## WHAT TO WORK ON
Go through the listing and write out all of it exactly.

## AVAILABLE DATA
——

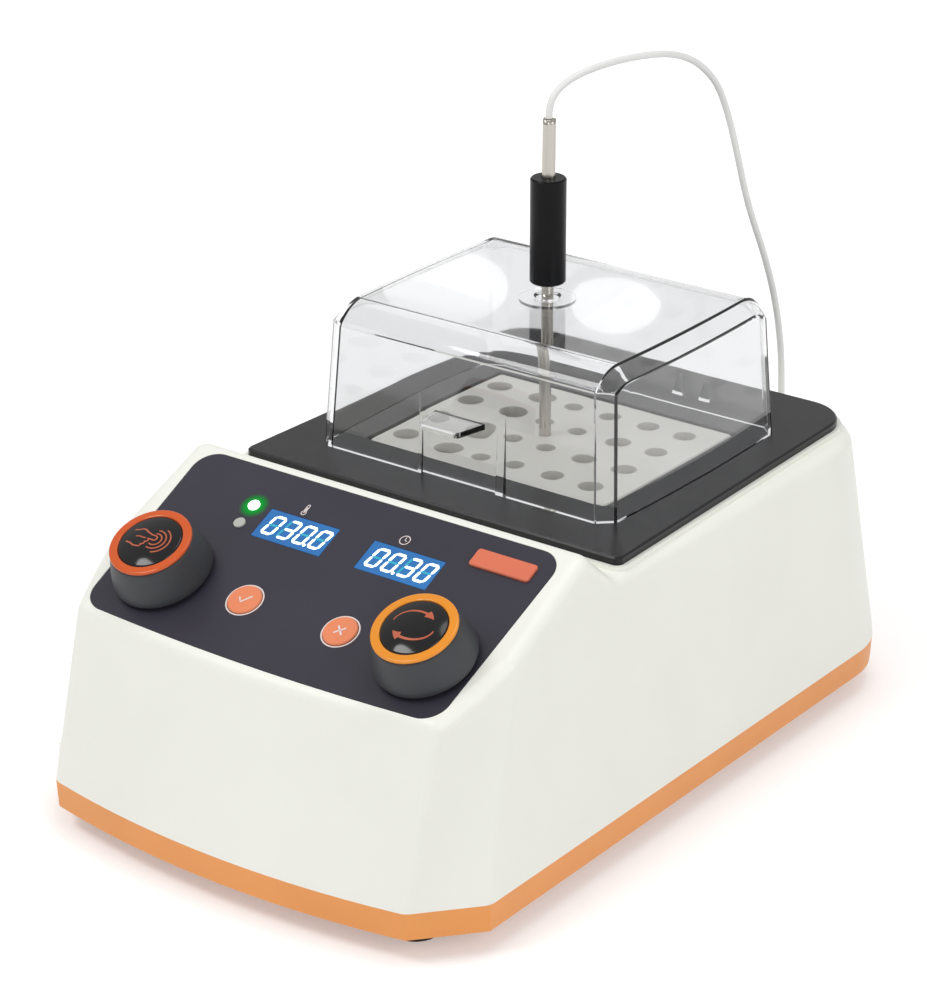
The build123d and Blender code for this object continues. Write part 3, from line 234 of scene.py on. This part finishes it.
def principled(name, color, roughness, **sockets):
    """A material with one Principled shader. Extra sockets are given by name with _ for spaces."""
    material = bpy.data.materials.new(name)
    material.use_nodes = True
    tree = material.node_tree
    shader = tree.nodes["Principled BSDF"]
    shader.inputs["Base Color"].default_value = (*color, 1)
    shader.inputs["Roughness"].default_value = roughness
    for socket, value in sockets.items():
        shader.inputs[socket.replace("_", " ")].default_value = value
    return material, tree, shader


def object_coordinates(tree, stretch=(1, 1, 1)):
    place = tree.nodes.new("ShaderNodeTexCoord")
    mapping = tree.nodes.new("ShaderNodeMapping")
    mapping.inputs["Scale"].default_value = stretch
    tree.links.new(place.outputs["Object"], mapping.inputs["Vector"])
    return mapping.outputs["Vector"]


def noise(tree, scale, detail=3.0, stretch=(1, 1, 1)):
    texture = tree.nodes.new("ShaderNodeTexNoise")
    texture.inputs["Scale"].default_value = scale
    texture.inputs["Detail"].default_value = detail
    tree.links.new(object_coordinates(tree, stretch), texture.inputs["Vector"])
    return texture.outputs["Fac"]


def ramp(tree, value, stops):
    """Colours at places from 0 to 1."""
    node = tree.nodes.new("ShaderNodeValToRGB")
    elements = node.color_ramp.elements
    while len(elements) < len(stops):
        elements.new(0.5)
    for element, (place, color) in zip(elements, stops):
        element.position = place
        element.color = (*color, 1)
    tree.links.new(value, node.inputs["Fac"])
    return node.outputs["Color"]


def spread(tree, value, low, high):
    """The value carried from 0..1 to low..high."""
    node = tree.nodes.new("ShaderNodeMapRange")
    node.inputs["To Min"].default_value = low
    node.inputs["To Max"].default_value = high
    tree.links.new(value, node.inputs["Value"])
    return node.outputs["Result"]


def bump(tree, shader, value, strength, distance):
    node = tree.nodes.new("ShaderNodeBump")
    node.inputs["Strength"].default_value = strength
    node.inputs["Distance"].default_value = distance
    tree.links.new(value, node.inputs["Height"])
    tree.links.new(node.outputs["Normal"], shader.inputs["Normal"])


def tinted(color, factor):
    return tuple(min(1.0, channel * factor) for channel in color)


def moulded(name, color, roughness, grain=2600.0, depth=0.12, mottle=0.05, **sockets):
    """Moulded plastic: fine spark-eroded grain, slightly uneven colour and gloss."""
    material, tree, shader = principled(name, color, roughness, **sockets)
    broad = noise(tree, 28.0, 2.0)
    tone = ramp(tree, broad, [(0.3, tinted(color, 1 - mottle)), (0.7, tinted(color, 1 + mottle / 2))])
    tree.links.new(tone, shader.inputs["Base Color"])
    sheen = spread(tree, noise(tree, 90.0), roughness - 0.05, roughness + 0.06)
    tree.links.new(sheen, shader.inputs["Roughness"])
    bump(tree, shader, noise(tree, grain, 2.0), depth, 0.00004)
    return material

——

## REPLY
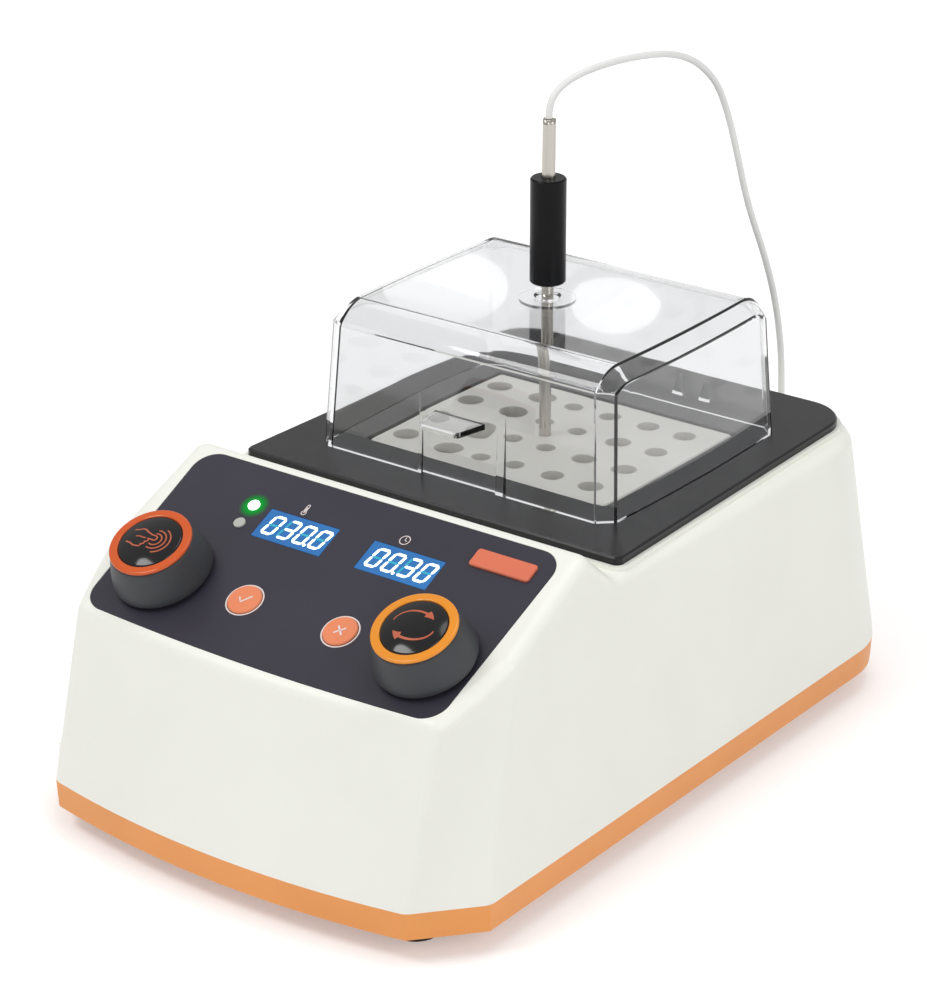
The build123d and Blender code for this object continues. Write part 3, from line 234 of scene.py on. This part finishes it.
def principled(name, color, roughness, **sockets):
    """A material with one Principled shader. Extra sockets are given by name with _ for spaces."""
    material = bpy.data.materials.new(name)
    material.use_nodes = True
    tree = material.node_tree
    shader = tree.nodes["Principled BSDF"]
    shader.inputs["Base Color"].default_value = (*color, 1)
    shader.inputs["Roughness"].default_value = roughness
    for socket, value in sockets.items():
        shader.inputs[socket.replace("_", " ")].default_value = value
    return material, tree, shader


def object_coordinates(tree, stretch=(1, 1, 1)):
    place = tree.nodes.new("ShaderNodeTexCoord")
    mapping = tree.nodes.new("ShaderNodeMapping")
    mapping.inputs["Scale"].default_value = stretch
    tree.links.new(place.outputs["Object"], mapping.inputs["Vector"])
    return mapping.outputs["Vector"]


def noise(tree, scale, detail=3.0, stretch=(1, 1, 1)):
    texture = tree.nodes.new("ShaderNodeTexNoise")
    texture.inputs["Scale"].default_value = scale
    texture.inputs["Detail"].default_value = detail
    tree.links.new(object_coordinates(tree, stretch), texture.inputs["Vector"])
    return texture.outputs["Fac"]


def ramp(tree, value, stops):
    """Colours at places from 0 to 1."""
    node = tree.nodes.new("ShaderNodeValToRGB")
    elements = node.color_ramp.elements
    while len(elements) < len(stops):
        elements.new(0.5)
    for element, (place, color) in zip(elements, stops):
        element.position = place
        element.color = (*color, 1)
    tree.links.new(value, node.inputs["Fac"])
    return node.outputs["Color"]


def spread(tree, value, low, high):
    """The value carried from 0..1 to low..high."""
    node = tree.nodes.new("ShaderNodeMapRange")
    node.inputs["To Min"].default_value = low
    node.inputs["To Max"].default_value = high
    tree.links.new(value, node.inputs["Value"])
    return node.outputs["Result"]


def bump(tree, shader, value, strength, distance):
    node = tree.nodes.new("ShaderNodeBump")
    node.inputs["Strength"].default_value = strength
    node.inputs["Distance"].default_value = distance
    tree.links.new(value, node.inputs["Height"])
    tree.links.new(node.outputs["Normal"], shader.inputs["Normal"])


def tinted(color, factor):
    return tuple(min(1.0, channel * factor) for channel in color)


def moulded(name, color, roughness, grain=2600.0, depth=0.12, mottle=0.05, **sockets):
    """Moulded plastic: fine spark-eroded grain, slightly uneven colour and gloss."""
    material, tree, shader = principled(name, color, roughness, **sockets)
    broad = noise(tree, 28.0, 2.0)
    tone = ramp(tree, broad, [(0.3, tinted(color, 1 - mottle)), (0.7, tinted(color, 1 + mottle / 2))])
    tree.links.new(tone, shader.inputs["Base Color"])
    sheen = spread(tree, noise(tree, 90.0), roughness - 0.05, roughness + 0.06)
    tree.links.new(sheen, shader.inputs["Roughness"])
    bump(tree, shader, noise(tree, grain, 2.0), depth, 0.00004)
    return material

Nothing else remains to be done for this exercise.